The late San Francisco Chronicle architecture critic Allan Temko used to tell a story about Louis Kahn. In the early 1960s, Kahn was visiting the city, and one evening, after a party in Berkeley, Temko suggested they go and see Bernard Maybeck's First Church of Christ, Scientist, one of the great buildings of the Bay Area. When they arrived at the church, Kahn, running his hands over the entrance portico's smooth concrete columns, which were shining in the moonlight, said, "He was a small man too, wasn't he, Allan?"
I don't know how tall Maybeck was, but Kahn was 5 feet 6½ inches, according to his passport (which is in the University of Pennsylvania archive), and he was obviously sensitive about his stature, judging from his comment. But he was in good company; many famous architects have been short. Julia Morgan, another celebrated Bay Area architect, was only 5 feet tall. Raymond Hood, Ely Jacques Kahn, and Ralph Walker dominated New York high-rise architecture in the 1920s—Hood designed 30 Rock, Kahn was responsible for the wonderful 2 Park Avenue, and Walker produced the Art Deco tower at 1 Wall Street. They were so short they were popularly known as the "Three Little Napoleons of Architecture." (Napoleon was 5 feet 6½ inches.) Contemporary architects as different as I.M. Pei, Robert A.M. Stern, and Daniel Libeskind (5 feet 4 inches) are small men, too. Norman Foster and Frank Gehry are giants on the contemporary architectural scene, but they are not particularly imposing in stature; Gehry is always the shortest figure in group photos. Frank Lloyd Wright claimed to be 5 feet 8 inches, although he was not always a reliable witness and his houses are notorious for their extremely low ceilings.

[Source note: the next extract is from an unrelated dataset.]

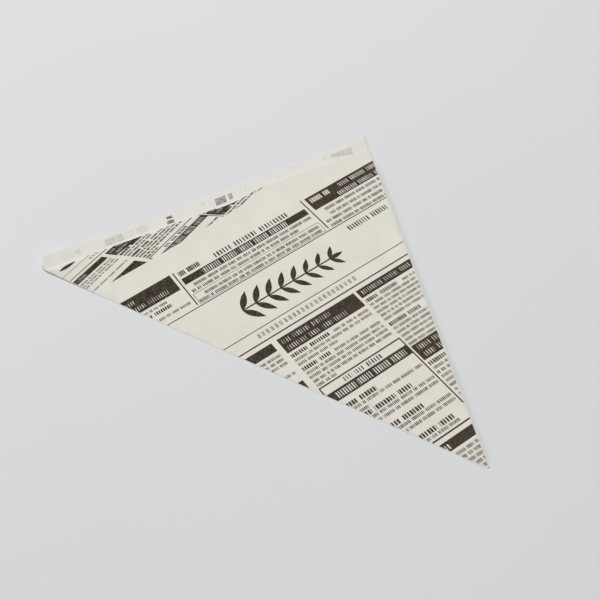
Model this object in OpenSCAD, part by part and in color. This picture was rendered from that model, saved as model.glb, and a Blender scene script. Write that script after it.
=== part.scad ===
// Pointed paper bag, the cone that chips and nuts are served in, lying flat.
//
// One rectangular sheet is folded once, corner to corner. The fold runs from the tip to the cut end
// of the lip. The front ply's flap turns round the glued side and is stuck to the back ply, so the
// only opening is the mouth. The back ply stands past the front ply there, as a lip for the thumb.
//
// Frame: the glued side runs along Y, the mouth along X. Z is up and the bag lies on Z = 0.
// The origin is the middle of the bag's footprint.
//
// Every straight line of a paper cone runs through its tip. So each ply is its own mouth edge drawn
// in towards the tip, and the whole bag is one loop round the pocket, lofted from the tip outwards.

/* [Bag] */
// Width of the sheet across the mouth, from the glued side to the cut end of the lip
mouth_w = 205; // [130:1:320]
// Length of the glued side, from the tip to the mouth edge of the back ply
side_l = 210; // [120:1:320]
// Thickness of the paper
paper_t = 0.1; // [0.06:0.01:0.4]

/* [Mouth] */
// How far the lip stands past the front ply at the fold
lip_fold = 8; // [3:0.5:20]
// How far the lip stands past the front ply at the glued side
lip_side = 8; // [3:0.5:20]
// Height of the swell in the front ply's cut edge
swell = 2.6; // [0:0.1:3]
// Distance from the glued side to the top of that swell
swell_at = 66; // [60:1:100]
// Length of the swell's slope towards the glued side
swell_near = 60; // [20:1:60]
// Length of the swell's slope towards the fold
swell_far = 24; // [10:1:30]
// How far the lip's cut edge is drawn in half way along the mouth
lip_bow = 1; // [0:0.1:3]
// How far the two plies stand apart in the middle of the mouth
mouth_gap = 2.6; // [0.3:0.1:3.5]

/* [Glued side] */
// Width of the flap that is turned over and stuck to the back ply
flap_w = 12; // [5:0.5:25]
// How far the flap stops short of the front ply's mouth edge
flap_short = 3; // [1:0.5:12]
// How far inside the lip's corner the crease of the glued side lies
side_in = 1; // [0:0.1:3]

/* [Curl] */
// How high the corner at the end of the fold curls up
corner_lift = 3; // [0:0.1:8]
// How far in from that corner the curl starts
corner_l = 55; // [20:1:100]
// How far the curl draws that corner in along the mouth
corner_in = 1.4; // [0:0.1:3]
// How far the lip's cut end is rounded out between its corners
end_bow = 1.6; // [0:0.1:3]

/* [Hidden] */

// Strips across each ply, from the glued side to the fold
strips = 32;
// Rings of the loft between the pocket's end and the end of the flap, and from there to the flare
rings = 24;
mouth_rings = 3;
// Where the loft starts and where the pocket starts, as shares of the way from tip to mouth
tip_start = 0.006;
pocket_start = 0.03;
// Gap that a pressed crease keeps inside it, and how far the pocket's corners stand back from it
crease_gap = 0.5 * paper_t;
crease_in = 2 * paper_t;
// Length over which the back ply comes down to the table beside the flap
ramp_l = 8;
// How far down from the mouth the lip's bow fades out, and how far in from its cut end that end's does
bow_fade = 60;
end_fade = 20;
// Power of the distance from the tip by which the glued side is drawn in
side_ease = 0.35;
// Length over which that side runs out again to the lip's corner
flare_l = min(lip_side, 8);
// Most of a ring that the flap and the ramp may each take where the bag narrows to its tip
flap_share = 0.5;
ramp_share = 0.25;
// Strips spent on the flap, its cut edge, the ramp beside it and the lip's cut end
flap_strips = 2;
ramp_strips = 2;
end_strips = 4;
plain_strips = strips - flap_strips - 1 - ramp_strips - end_strips;

fold_h = side_l - lip_fold;
fold_dir = [mouth_w, fold_h] / norm([mouth_w, fold_h]);
// Away from the bag, square to the fold
fold_out = [fold_dir.y, -fold_dir.x];
// Shares of the way from tip to mouth at which the flap ends, its cut edge is past and the flare starts
flap_end = 1 - (lip_side + flap_short) / side_l;
flap_past = flap_end + paper_t / side_l;
flare_at = 1 - flare_l / side_l;

function smooth(s) = let (c = min(1, max(0, s))) c * c * (3 - 2 * c);

// --- Plan: p runs from the glued side towards the fold, q from the tip towards the mouth

// The front ply's mouth edge, at share u of the way from the glued side to the fold
function front_edge(u) =
    let (straight = side_l - lip_side + u * (lip_side - lip_fold),
         past = u * mouth_w - swell_at,
         down = min(1, abs(past) / (past < 0 ? swell_near : swell_far)))
    [u * mouth_w, straight + swell * (1 + cos(180 * down)) / 2];

// Width of the flap, of the ramp and of the flap's cut edge in the ring at share v
function flap_at(v) = min(flap_w, flap_share * v * mouth_w);
function ramp_at(v) = min(ramp_l, ramp_share * v * mouth_w);
function cut_at(v) = min(paper_t, ramp_at(v) / 2);

// p of strip line k of the back ply in the ring at share v, as far as the lip's corner
function back_p(k, v) =
    let (flap = flap_at(v), ramp = ramp_at(v), cut = cut_at(v), past = k - flap_strips - 1)
    k <= flap_strips ? flap * k / flap_strips
    : past <= ramp_strips ? flap + cut + (ramp - cut) * past / ramp_strips
    : let (share = (past - ramp_strips) / plain_strips)
      flap + ramp + (v * mouth_w - flap - ramp) * share;

// Strip line k of the back ply in the ring at share v, with the lip's cut end as its last strips
function back_plan(k, v) =
    let (down = max(0, k - strips + end_strips) / end_strips)
    down > 0 ? [v * mouth_w, v * (side_l - down * lip_fold)] : [back_p(k, v), v * side_l];

function front_plan(k, v) = v * front_edge(k / strips);

// Share of the curl at a place: 1 at the corner at the end of the fold, and 0 where the sheet lies flat
function curled(pq) = pow(max(0, 1 - norm(pq - [mouth_w, side_l]) / corner_l), 2);

// Moves the straight outline to the edges of a bag that has been handled
function drawn_in(pq) =
    let (across = min(1, pq.x / (pq.y * mouth_w / fold_h)),
         flare = min(1, (side_l - pq.y) / flare_l),
         side = side_in * pow(pq.y / side_l, side_ease) * flare * (1 - across),
         edge = lip_bow * sin(180 * min(1, pq.x / mouth_w)) * smooth(1 - (side_l - pq.y) / bow_fade),
         up = min(1, max(0, pq.y - fold_h) / lip_fold),
         end = end_bow * sin(180 * up) * smooth(1 - (mouth_w - pq.x) / end_fade))
    [pq.x + side + end - corner_in * curled(pq), pq.y - edge];

// --- Heights

function curl(pq) = corner_lift * curled(pq);

// Underside of the back ply, which rides over the flap
function back_under(pq, v) =
    curl(pq) + paper_t * (1 - smooth((pq.x - flap_at(v)) / ramp_at(v)));

// Height of the pocket at share u of the way from the glued side to the fold
function pocket(u, v) = crease_gap + v * mouth_gap * 4 * u * (1 - u);

// Underside of the front ply
function front_under(pq, v) = back_under(pq, v) + paper_t + pocket(pq.x / (v * mouth_w), v);

// Half way up a crease, between the two plies
function mid_height(pq, v) = back_under(pq, v) + paper_t + crease_gap / 2;

// --- Rings: the back ply from side to fold, the fold, the front ply back to the side, the side

// How far along the mouth the rounded cut end of the lip reaches
end_reach = max([for (k = [strips - end_strips:strips]) drawn_in(back_plan(k, 1)).x]);

function placed(pq, z) =
    let (d = drawn_in(pq)) [end_reach / 2 - d.x, d.y - (1 + tip_start) * side_l / 2, z];

function outer_ring(v) =
    let (fold = front_plan(strips, v), side = front_plan(0, v))
    concat(
        [for (k = [0:strips])
            let (pq = back_plan(k, v), flap = k <= flap_strips && v <= flap_end)
            placed(pq, flap ? curl(pq) : back_under(pq, v))],
        [placed(fold + paper_t * fold_out, mid_height(fold, v))],
        [for (k = [strips:-1:0])
            let (pq = front_plan(k, v))
            placed(pq, front_under(pq, v) + paper_t)],
        [placed(side - [paper_t, 0], mid_height(side, v))]
    );

function inner_ring(v) =
    let (fold = front_plan(strips, v), side = front_plan(0, v))
    concat(
        [for (k = [0:strips])
            let (pq = inside(back_plan(k, v), v))
            placed(pq, back_under(pq, v) + paper_t)],
        [placed(fold, mid_height(fold, v))],
        [for (k = [strips:-1:0])
            let (pq = inside(front_plan(k, v), v))
            placed(pq, front_under(pq, v))],
        [placed(side, mid_height(side, v))]
    );

// The pocket's strip lines are drawn in evenly, so that its corners stand back from both creases
function inside(pq, v) =
    let (share = pq.x / (v * mouth_w))
    pq + crease_in * ((1 - share) * [1, 0] - share * fold_out);

// --- Loft

around = 2 * strips + 4;

// Two triangles over four corners given anticlockwise as seen from outside. A polyhedron's faces run
// clockwise, so each triangle is turned over.
function quad(a, b, c, d) = [[a, c, b], [a, d, c]];
function joined(lists) = [for (list = lists) each list];

// Skin from ring to ring, the first ring starting at point `at`. The last strip, down the glued side, is
// split along its other diagonal, so that the flare is one triangle from the crease's end to the corner.
function skin(at, count) = joined([for (r = [0:count - 2], i = [0:around - 1])
    let (a = at + r * around + i, b = at + r * around + (i + 1) % around)
    i == around - 1 ? quad(b, b + around, a + around, a) : quad(a, b, b + around, a + around)]);

// Share of the way to the fold at which strip line k of the back ply lies in the ring at share v
function back_share(k, v) = min(1, back_p(k, v) / (v * mouth_w));

// Lid over the ring at share v, zipped across from strip line k of the back ply and n of the front ply.
// Each triangle takes the next line of whichever ply is behind, so that none reaches far along the ring.
function lid(at, v, k = 0, n = 0) =
    let (top = at + 2 * strips + 2)
    k == strips && n == strips ? [[at + strips, at + strips + 1, at + strips + 2], [top, top + 1, at]]
    : n == strips || (k < strips && back_share(k + 1, v) <= (n + 1) / strips)
      ? concat([[at + k, at + k + 1, top - n]], lid(at, v, k + 1, n))
      : concat([[at + k, top - n - 1, top - n]], lid(at, v, k, n + 1));

function flipped(faces) = [for (f = faces) [f[2], f[1], f[0]]];

module cone() {
    // No ring lies inside the flare, because its straight side would cut across the flare's bend
    shares = concat(
        [for (r = [0:rings]) pocket_start + (flap_end - pocket_start) * r / rings],
        [for (r = [0:mouth_rings]) flap_past + (flare_at - flap_past) * r / mouth_rings],
        [1]
    );
    outer = joined([for (v = concat([tip_start], shares)) outer_ring(v)]);
    inner = joined([for (v = shares) inner_ring(v)]);
    outer_rings = len(shares) + 1;
    inner_at = len(outer);
    rim = outer_rings - 1;
    rim_faces = joined([for (i = [0:around - 1])
        let (o = rim * around, n = inner_at + (rim - 1) * around, j = (i + 1) % around)
        quad(o + i, o + j, n + j, n + i)]);
    color("wheat")
        polyhedron(
            concat(outer, inner),
            concat(skin(0, outer_rings), flipped(skin(inner_at, len(shares))),
                   lid(0, tip_start), flipped(lid(inner_at, pocket_start)), rim_faces),
            convexity = 4
        );
}

cone();
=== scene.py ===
import math
import random

import bmesh
import bpy
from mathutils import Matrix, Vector
from mathutils.geometry import delaunay_2d_cdt


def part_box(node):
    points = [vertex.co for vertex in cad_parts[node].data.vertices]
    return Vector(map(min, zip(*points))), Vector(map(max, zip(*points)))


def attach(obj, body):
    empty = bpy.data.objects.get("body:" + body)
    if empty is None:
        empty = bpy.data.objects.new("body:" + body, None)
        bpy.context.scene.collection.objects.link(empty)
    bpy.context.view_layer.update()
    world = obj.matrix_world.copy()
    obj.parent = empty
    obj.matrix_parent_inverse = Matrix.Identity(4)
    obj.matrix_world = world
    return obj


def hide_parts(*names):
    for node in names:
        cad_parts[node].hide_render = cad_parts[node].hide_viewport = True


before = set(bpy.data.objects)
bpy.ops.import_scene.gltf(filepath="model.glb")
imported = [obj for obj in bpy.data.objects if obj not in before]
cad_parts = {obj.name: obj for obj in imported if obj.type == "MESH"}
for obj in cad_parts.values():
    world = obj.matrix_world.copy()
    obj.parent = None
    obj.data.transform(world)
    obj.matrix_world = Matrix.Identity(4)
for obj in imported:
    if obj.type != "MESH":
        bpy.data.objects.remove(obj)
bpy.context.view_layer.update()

# A flat pointed paper bag lying on a table, in the frame's own coordinates. Sizes are in millimetres
# of the bag as drawn, and MM turns them into metres by the size of the frame's box.
#
# Places on a ply are written (p, q) on its straight outline: p runs from the glued side towards the
# fold, q from the tip towards the mouth. placed() bends that outline to the bag's real edges.

LOW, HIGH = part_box("cone")
DRAWN_LENGTH = 209.0
MM = (HIGH[1] - LOW[1]) / DRAWN_LENGTH

# --- The bag, in the part's own sizes

MOUTH_W = 205.0
SIDE_L = 210.0
PAPER = 0.1
LIP = 8.0
FOLD_H = SIDE_L - LIP
SWELL, SWELL_AT, SWELL_NEAR, SWELL_FAR = 2.6, 66.0, 60.0, 24.0
LIP_BOW, BOW_FADE = 1.0, 60.0
SIDE_IN, SIDE_EASE = 1.0, 0.35
END_BOW, END_FADE = 1.6, 20.0
MOUTH_GAP = 2.6
CREASE_GAP = 0.05
CREASE_IN = 0.2
FLAP_W, FLAP_SHORT, RAMP = 12.0, 3.0, 8.0
FLAP_SHARE, RAMP_SHARE = 0.5, 0.25
CORNER_LIFT, CORNER_IN, CORNER_L = 3.0, 1.4, 55.0
TIP, POCKET = 0.006, 0.03
# q of the tip's outermost point
TIP_Q = 1.14
# Share of the way to the mouth at which the flap ends
FLAP_END = (FOLD_H - FLAP_SHORT) / FOLD_H
# Height of the slow waves of a sheet that has been handled, and their lengths along p and q
WAVE, WAVE_P, WAVE_Q = 0.45, (19, 47), (31, 23)
# How far the glued side springs up from the table, and over what width. Then the q at which that
# starts, is full, starts to fade and ends
SIDE_UP, SIDE_UP_W = 0.9, 18.0
UP_FROM, UP_FULL, UP_FADES, UP_ENDS = 2, 12, 186, 198

# Points along each edge, and the spacing of the points between the edges
LONG_STEPS, MOUTH_STEPS, SHORT_STEPS = 120, 90, 8
OUTER_STEP, INNER_STEP = 3.0, 4.5
# Those keep this share of a step from the edges
EDGE_CLEAR = 0.4
# An even share of the way to the mouth that is nearer than this to a set one is left out
LEVEL_GAP = 0.003
# Points of a surface nearer than this are one
MERGE = 1e-4
# Turns of the points round a crease, in degrees up from its middle
CREASE_TURNS = (45, 0, -45)
# Print keeps this far from folds and cut edges, where the ink has cracked or was trimmed away
BARE_EDGE = 0.22

fold_dir = Vector((MOUTH_W, FOLD_H)).normalized()
fold_out = Vector((fold_dir.y, -fold_dir.x))


def smooth(s):
    s = min(1.0, max(0.0, s))
    return s * s * (3 - 2 * s)


def across(p, q):
    """Share of the way from the glued side to the fold."""
    return min(1.0, max(0.0, p / (q * MOUTH_W / FOLD_H)))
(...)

Could shortness be a job qualification for an architect, as tallness is for presidents? (Thirty-nine of the past 44 U.S. presidents have been of above-average height—Obama is 6 feet 1 inch.) Studies of wage-earners have shown that, all things being equal, it pays to be tall—about $1,000 in annual salary per extra inch. Researchers have speculated that tallness in adolescence encourages more involvement in sports and extracurricular activities, leading to greater self-esteem and leadership abilities. Most successful architects I've met are neither tall nor rich. Self-esteem? Architects have big egos, but they are notoriously insecure. Leadership? Architects tend to be introverts, sketching, imagining, day-dreaming—hardly leadership material. When architects do stray into politics, they appear babes in the woods—one thinks of Le Corbusier, Mies van der Rohe, and Philip Johnson.
The British architecture critic Deyan Sudjic writes about Mies and Johnson's flirtations with the Nazis in The Edifice Complex, a gossipy book about the relationship between power and architecture that features such diverse architectural patrons as Benito Mussolini, Saddam Hussein, and Michael Eisner. Sudjic devotes a chapter to U.S. presidential libraries and recounts the first meeting between (short) architect James Stewart Polshek and (tall) president Bill Clinton to discuss the design of Clinton's library in Little Rock. "Will you do one of those napkin sketches you architects do?" the president wanted to know. Polshek demurred. Instead, his office prepared drawings and models of three alternatives for the president, who chose the most dramatic, a cantilevered box hovering above the Arkansas River. Sudjic's book is subtitled "How the rich and powerful shape the world," referring not to architects but to their clients, yet it's hard not to see a psychological compulsion at work when short people design tall—or in Polshek's case, very long—buildings. On the other hand, the tallest architect I know, Boston-based Bill Rawn, who is 6 feet 7 inches, designs decidedly understated buildings, so go figure.
Rawn is a prize-winning architect whose firm was recently named the top practice in the country, but his first appearance in print was as a character in Tracy Kidder's House. The most famous architect in literature is undoubtedly Howard Roark in Ayn Rand's The Fountainhead, who was played by Gary Cooper in the movie. Coop was 6 feet 3 inches; they should have cast Alan Ladd (5 feet 4 inches) instead.